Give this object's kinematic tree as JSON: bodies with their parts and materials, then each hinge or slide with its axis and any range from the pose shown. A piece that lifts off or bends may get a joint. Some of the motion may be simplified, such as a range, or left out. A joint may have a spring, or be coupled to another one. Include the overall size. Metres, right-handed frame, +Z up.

--

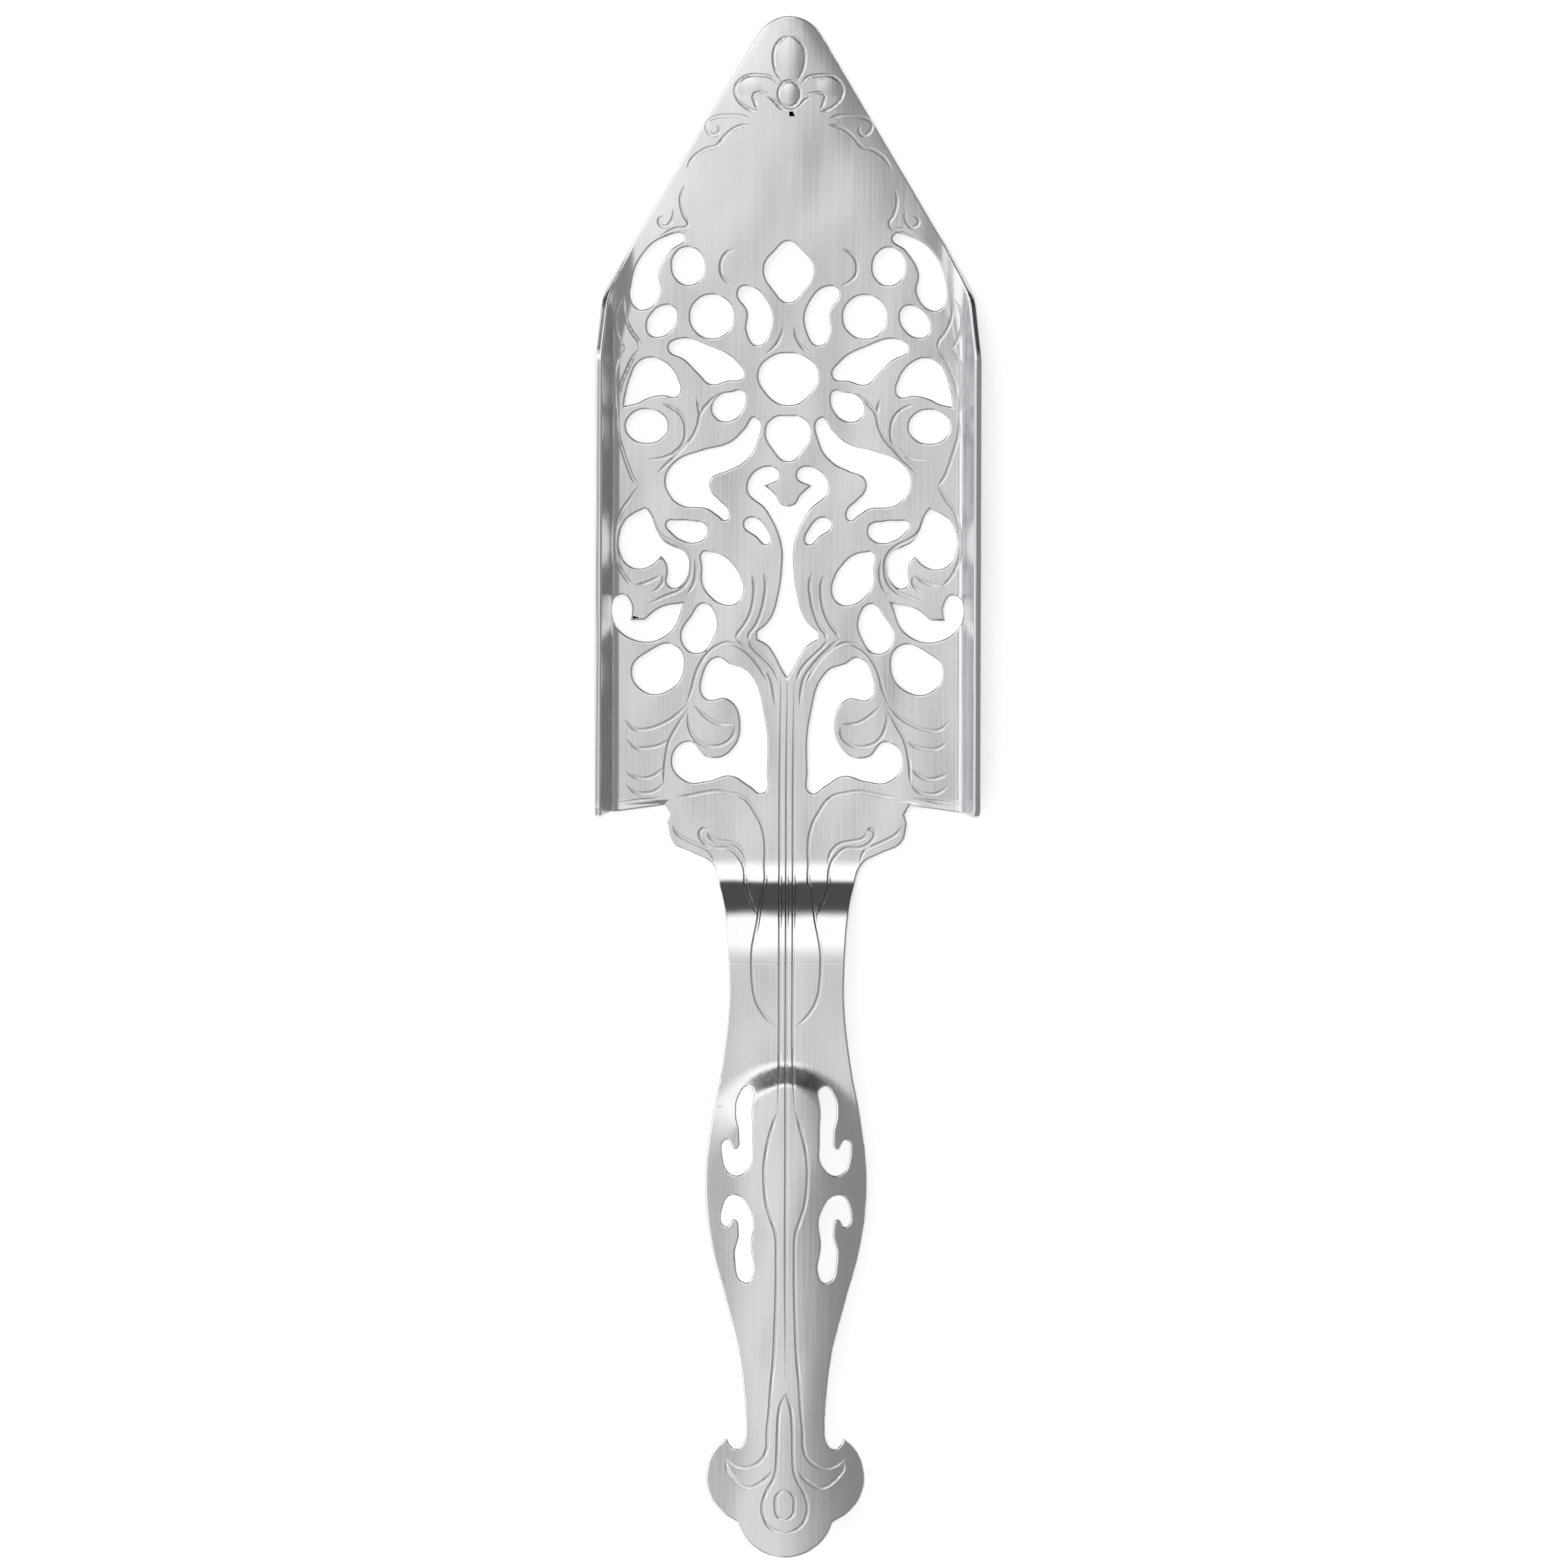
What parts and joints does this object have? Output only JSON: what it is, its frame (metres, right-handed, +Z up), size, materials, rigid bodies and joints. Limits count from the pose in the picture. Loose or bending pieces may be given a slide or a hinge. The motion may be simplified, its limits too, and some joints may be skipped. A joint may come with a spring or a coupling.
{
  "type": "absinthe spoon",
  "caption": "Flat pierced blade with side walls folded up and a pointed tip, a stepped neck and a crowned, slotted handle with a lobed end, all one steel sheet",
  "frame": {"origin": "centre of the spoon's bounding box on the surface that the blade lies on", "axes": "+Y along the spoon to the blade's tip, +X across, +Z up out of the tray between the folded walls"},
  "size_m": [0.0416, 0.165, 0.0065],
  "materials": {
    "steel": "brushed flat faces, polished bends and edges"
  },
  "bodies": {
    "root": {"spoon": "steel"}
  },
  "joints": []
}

Your objective → Only the number is wanted: how many lines in the entries above contain the word "joints"?

Full solution → 2